Let's check how it works. Firstly, make a SELECT query to see which rows will be deleted :
SELECT children.* FROM family parent JOIN family children ON children.lft BETWEEN parent.lft AND parent.rgt WHERE parent.id = 3;
After that, execute the previous queries one after one. At the end, select all rows and check if the "holes" don't exist. They are a full code snippet to use :
SELECT @lft := lft, @rgt := rgt, @depth := rgt - lft + 1 FROM family WHERE id = 3; DELETE FROM family WHERE lft BETWEEN @lft AND @rgt; UPDATE family SET rgt = rgt - @depth WHERE rgt > @rgt; UPDATE family SET lft = lft - @depth WHERE lft > @lft; SELECT * FROM family ORDER BY lft ASC;
If everything go well, you should see the following results :
mysql> SELECT * FROM family ORDER BY lft ASC; +----+----------+-----+-----+ | id | role | lft | rgt | +----+----------+-----+-----+ | 1 | parents | 1 | 18 | | 2 | daughter | 2 | 17 | | 4 | son | 3 | 10 | | 8 | daughter | 4 | 5 | | 9 | son | 6 | 7 | | 15 | son | 8 | 9 | | 5 | son | 11 | 16 | | 10 | daughter | 12 | 13 | | 11 | son | 14 | 15 | +----+----------+-----+-----+ 9 rows in set (0.00 sec)

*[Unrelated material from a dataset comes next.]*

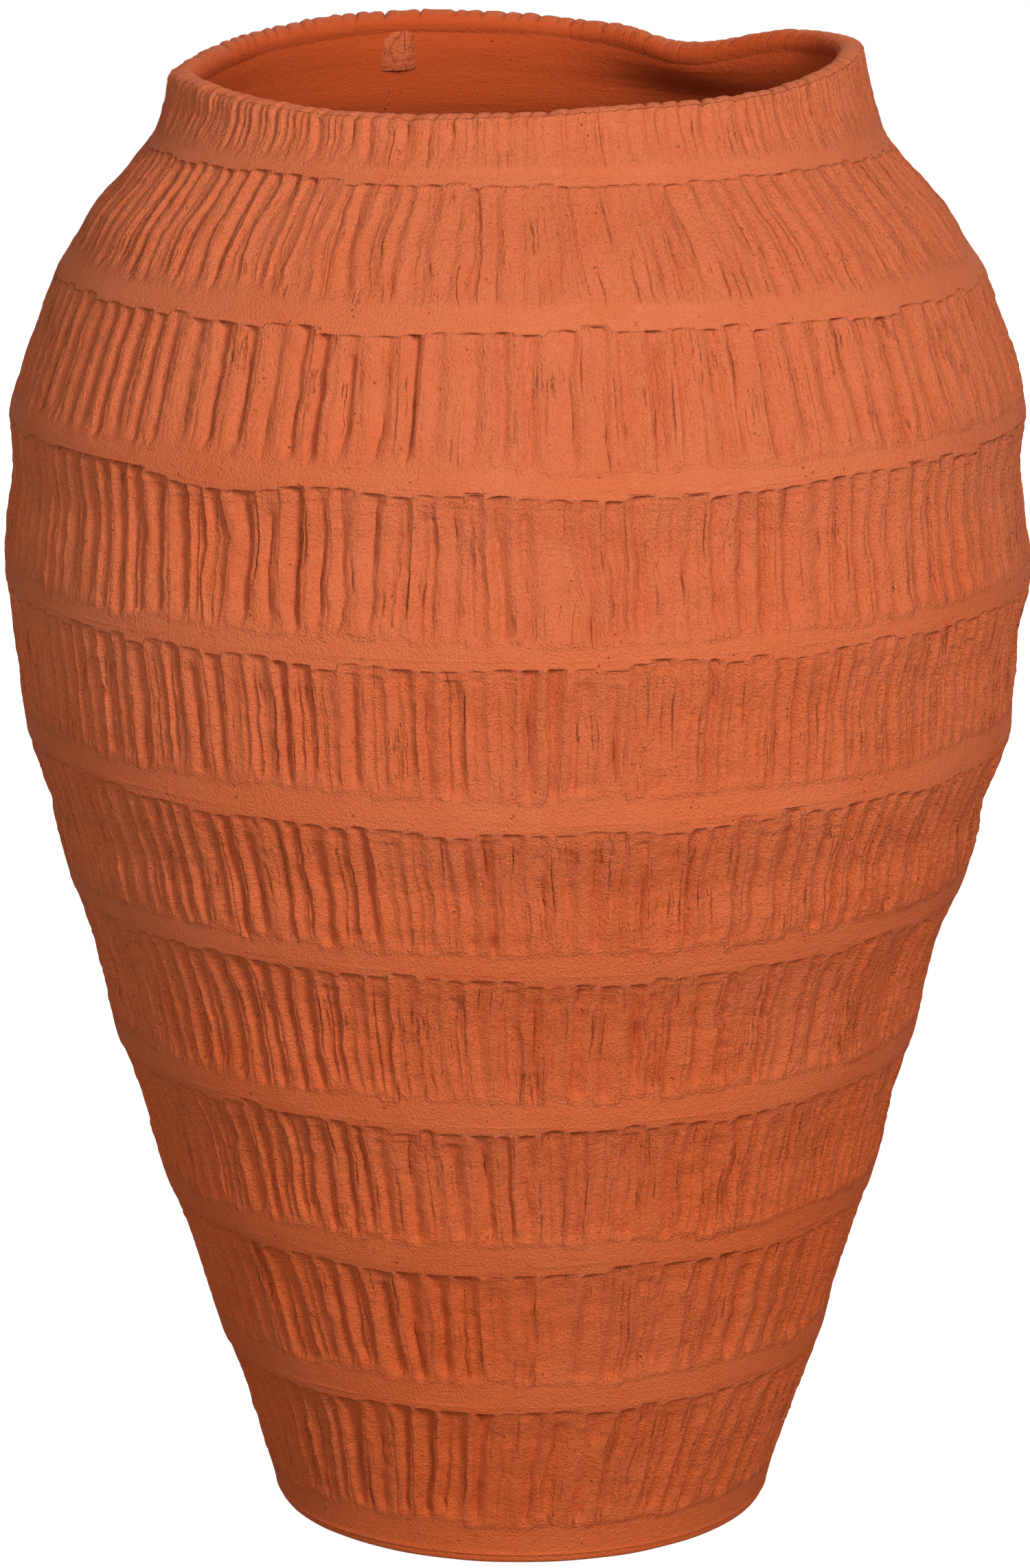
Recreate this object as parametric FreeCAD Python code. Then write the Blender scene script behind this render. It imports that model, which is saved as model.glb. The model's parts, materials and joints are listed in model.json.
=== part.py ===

In this article we saw that another way of thinking trees in SQL exists. Instead of making a flat relation based on one parent column (adjacency list), we used here a set whose construction is based on the maximum left and right values. Thanks to it the data reading is simplified. Data manipulation is based on this maximum values too. When we insert or delete an existen row, we have to shift some of rows to right or to left side.